Increasingly, the focus has been on enabling end-users through front-end design rather than data analysis itself. This led Gartner to comment in 2011 that ease-of use had become more important to buyers than even powerful functionality (2011).

…while empowering IT
But notwithstanding the sense of this approach, BI that caters disproportionately to the needs of the business over those of data analysts and IT is counterproductive.

If you don’t enable the behind-the-scenes processes – think data quality, data preparation and governance – BI’s outputs will suffer.

As a result, says research organisation TDWI, BI absorption has remained low in the enterprise at just 20% of potential users in 2008. By 2016 this figure has actually fallen to 17%, according to The BI Survey 16. In five short years, data quality and data management had again become just as important as data discovery and data visualisation.

With these trends coming to fruition, what does modern BI look like?

Data preparation – the brains
As concerns the renewed focus on data quality, data management and governance, data preparation is emerging as the most vital capability for ensuring BI success.

TDWI’s 2016 BI best practice report has found that 40% of BI users are dissatisfied with the processes used to prepare their data for reporting and analysis.
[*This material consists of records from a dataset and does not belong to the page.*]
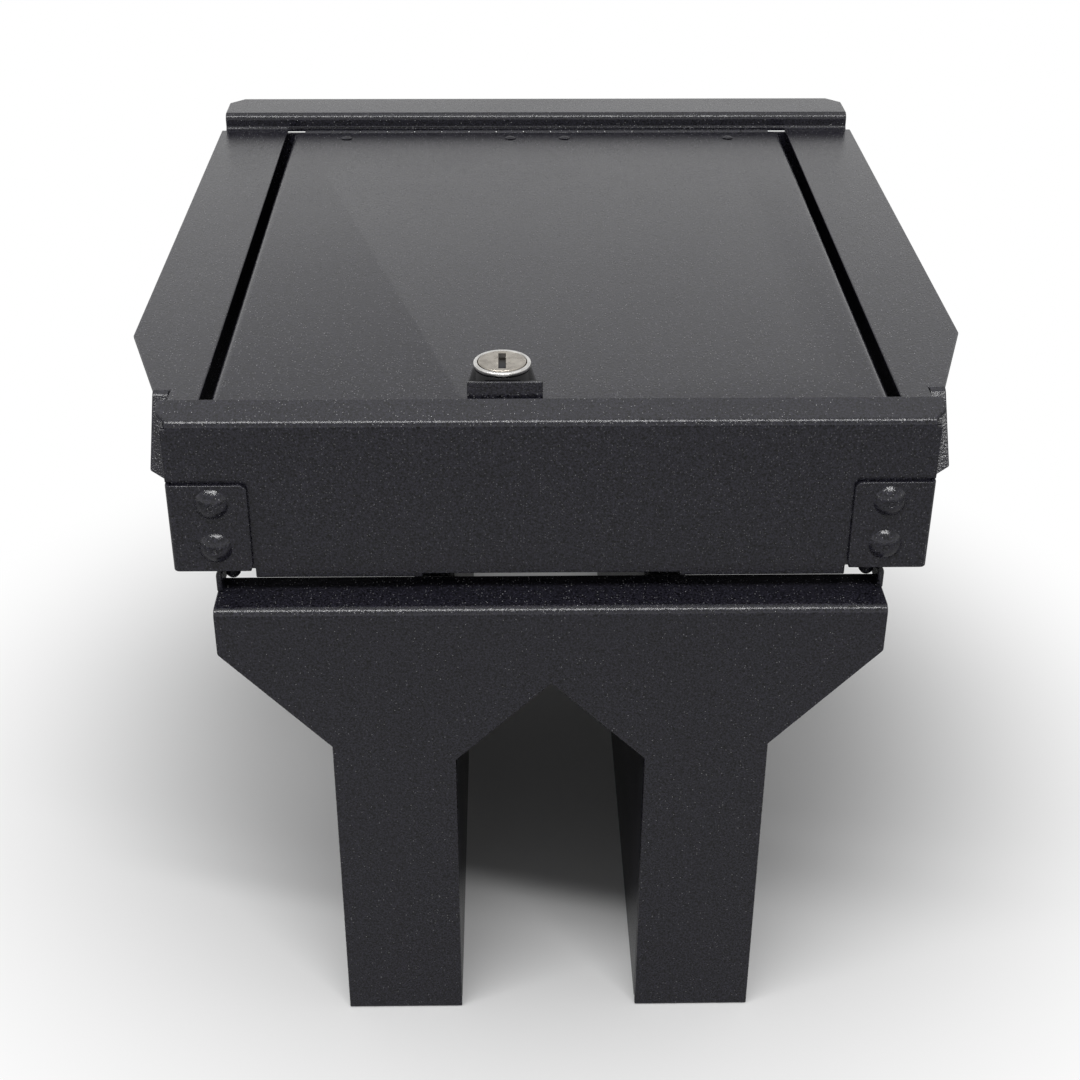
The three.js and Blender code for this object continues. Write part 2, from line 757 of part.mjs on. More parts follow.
addPiece("lid_panel", makeLid(), satinBlack);
addPiece("lock_collar", makeCollar(), glossBlack);
addPiece("lock_barrel", makeBarrel(), brightMetal);
addPiece("lock_nut", makeNut(), dullSteel);
addPiece("lock_plug", makePlug(), brightMetal);
addPiece("lock_cam", makeCam(), dullSteel);
addPiece("cam_screw", makeCamScrew(), dullSteel);

const bracket = makeLegBracket();
addPiece("front_leg_bracket", bracket, satinBlack);
addPiece("rear_leg_bracket", bracket.mirror([0, 1, 0]).translate([0, 2 * boxMiddle, 0]), satinBlack);

const rail = makeRail();
addPiece("right_rail", rail, satinBlack);
addPiece("left_rail", rail.mirror([1, 0, 0]), satinBlack);

const angle = makeSupportAngle();
addPiece("right_support_angle", angle, satinBlack);
addPiece("left_support_angle", angle.mirror([1, 0, 0]), satinBlack);

const floorRivetShape = rivet(floorRivet, boxSheet + standSheet + 3 * seam);
floorRivetPlaces.forEach(([x, y], i) => {
  addPiece(`floor_rivet_${i + 1}`, floorRivetShape.translate([x, y, floorTop + seam]), satinBlack);
});

safe.position.set(0, -wholeMiddle, -standBottom);

export default safe;
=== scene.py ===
import json
import math

import bmesh
import bpy
from bpy.props import FloatProperty, FloatVectorProperty, IntProperty, PointerProperty
from mathutils import Matrix, Vector
from mathutils.bvhtree import BVHTree


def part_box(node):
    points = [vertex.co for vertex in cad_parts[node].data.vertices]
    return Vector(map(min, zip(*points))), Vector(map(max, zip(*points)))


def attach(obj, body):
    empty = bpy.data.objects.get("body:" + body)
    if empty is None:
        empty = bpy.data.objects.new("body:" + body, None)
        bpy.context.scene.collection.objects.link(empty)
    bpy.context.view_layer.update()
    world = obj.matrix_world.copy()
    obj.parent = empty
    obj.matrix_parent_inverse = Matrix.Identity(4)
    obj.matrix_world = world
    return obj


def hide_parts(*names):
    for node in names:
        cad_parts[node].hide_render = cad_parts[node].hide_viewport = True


bl_info = {
    "name": "Console Safe Dressing",
    "version": (1, 0, 0),
    "blender": (4, 5, 0),
    "location": "3D View > Sidebar > Console Safe",
    "description": "Coated sheet, piano hinge, rivets, cam lock and studio for a console safe",
    "category": "Object",
}

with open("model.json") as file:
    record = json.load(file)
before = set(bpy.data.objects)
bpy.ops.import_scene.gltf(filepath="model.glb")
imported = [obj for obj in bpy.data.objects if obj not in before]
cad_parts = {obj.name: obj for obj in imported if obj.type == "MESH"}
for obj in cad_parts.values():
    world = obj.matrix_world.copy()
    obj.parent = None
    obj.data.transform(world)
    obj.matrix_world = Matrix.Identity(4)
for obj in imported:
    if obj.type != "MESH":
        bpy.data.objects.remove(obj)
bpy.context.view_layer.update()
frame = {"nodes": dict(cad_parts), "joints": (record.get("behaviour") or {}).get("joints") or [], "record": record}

MM = 0.001
BODY_OF = {
    node: body
    for body, nodes in frame["record"]["behaviour"]["bodies"].items()
    for node in nodes
}
SHEET_NODES = (
    "top_frame", "box_shell", "front_wall", "latch_strike", "lid_panel",
    "front_leg_bracket", "rear_leg_bracket", "right_rail", "left_rail",
    "right_support_angle", "left_support_angle",
)
HINGE_AXIS = Vector(frame["joints"][0]["pos_m"])
LOCK_AXIS = Vector(frame["joints"][1]["pos_m"])
LOCK_X, LOCK_Y = LOCK_AXIS.x, LOCK_AXIS.y

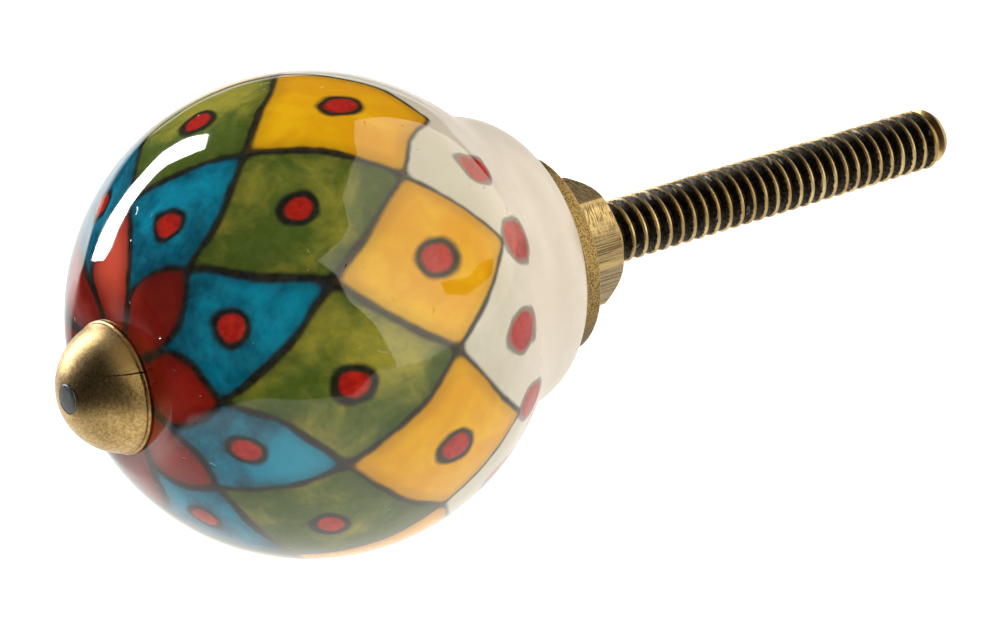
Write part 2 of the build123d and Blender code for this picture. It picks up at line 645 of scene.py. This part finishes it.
# Where the painter's hand slipped: a place in the pattern and how far it was drawn aside
slip_reach = 4.6
slips = (
    ((11.9, 9.2, -5.7), (1.42, -1.33, 0.47)),
    ((5.3, 15.2, -0.2), (-0.85, 0.33, 0.11)),
    ((6.9, -14.5, -0.6), (0.73, 0.33, -0.26)),
    ((8.8, 4.3, 12.8), (-0.24, 0.56, 0.0)),
    ((14.5, 0.6, 6.9), (0.12, 0.59, -0.28)),
    ((15.0, -5.7, -0.2), (0.18, 0.44, 0.06)),
    ((15.0, 5.8, -0.3), (0.14, -0.36, 0.0)),
    ((3.7, 9.6, 12.4), (-0.07, 0.56, -0.39)),
    ((8.6, -3.8, 13.0), (-0.77, -0.35, 0.44)),
    ((13.7, 5.1, -6.8), (0.01, -0.57, -0.45)),
    ((3.1, -3.8, 15.3), (-0.43, -0.18, 0.05)),
)

# Where the wash ran thin and pale, or dark where the share is negative: a place, a reach and a share
thin_washes = (
    ((5.0, 14.8, 3.9), 5.0, 0.5),
    ((13.0, -2.4, 9.3), 3.6, 0.2),
    ((15.0, -4.2, 4.2), 4.6, 0.4),
    ((14.3, 5.5, 4.9), 3.6, 0.3),
    ((9.5, 9.0, 9.5), 3.4, 0.15),
    ((12.4, 0.5, 10.2), 2.6, 0.07),
    ((8.8, -8.8, 10.2), 4.2, 0.3),
    ((11.7, 4.2, 10.2), 2.8, -0.12),
    ((11.9, -3.9, 10.1), 2.8, -0.12),
)

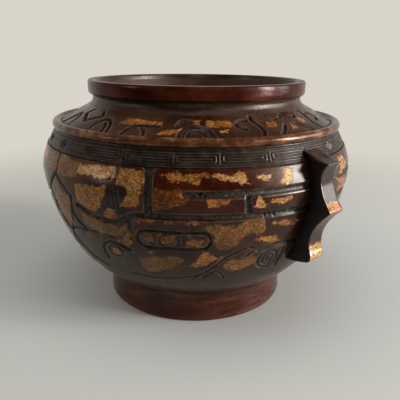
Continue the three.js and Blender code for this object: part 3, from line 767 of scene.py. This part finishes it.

As a result, 58% aren’t happy with the data itself, leading 73% to spend 41% to 100% of their time on preparation work instead of data analysis or report building.

Data visualisation – the beauty
Alongside this trend, the arrival of complex data sets on the BI scene has required the development of advanced visualisation methods in modern tools to continue the trend of catering for ordinary users.

With big data, competitive intelligence and predictive analytics all entering the equation, mere numbers on a one-dimensional surface no longer suffice. Number presentations take up too much space and too much time to assimilate, taxing even the most powerful hardware resources and potentially leading to the wrong conclusions.

Numbers further cannot reveal patterns or dimensions (data attributes), so advanced presentation techniques have evolved to show data in pictorial or graphical format, enabling decision makers to grasp difficult concepts and identify new patterns.

With interactive visualisation, users can go one step further, drilling down into visual elements for more detail and to change the data they see and how it’s processed.

Yellowfin delivers the holy grail
Global BI and analytics vendor Yellowfin has addressed these developments in its latest BI platform, Yellowfin 7.3, with advanced new data preparation and visualisation capabilities coming at no extra cost to clients.

The major enhancements in Yellowfin 7.3 include:
• A built-in data preparation module
• Advanced data visualisation
• Beautiful infographics and dashboards

Gustav Piater, Sales and Marketing Director of AIGS, the South African distributor of Yellowfin BI, says no other BI tool has integrated data preparation capabilities. “It empowers clients to integrate and act on more data sources in less time. As a result, organisations will be able to improve data governance, build better reports and produce deeper insights faster,” he says.

On the data visualisation front, Yellowfin 7.3 offers set analysis functionality, enabling data analysts to quickly define and compare a subset of values within a data set, using intuitive point-and-click navigation. “This allows decision makers to quickly compare subsets within a data set without deep technical knowledge or complex calculation, answering some of the most critical queries organisations ask of their data,” says Piater.

A new free-form content creation canvas further gives users the flexibility to quickly create code-free customised analytical content

Lastly, the infographic presentation layer in 7.3 is very strong, lending credence to the idea that a picture is worth a thousand words (or tens of thousands of data points).

“This collection of capabilities is the holy grail of modern BI, satisfying the needs of all groups in the BI equation, and has great potential to increase penetration of BI in the enterprise,” Piater concludes.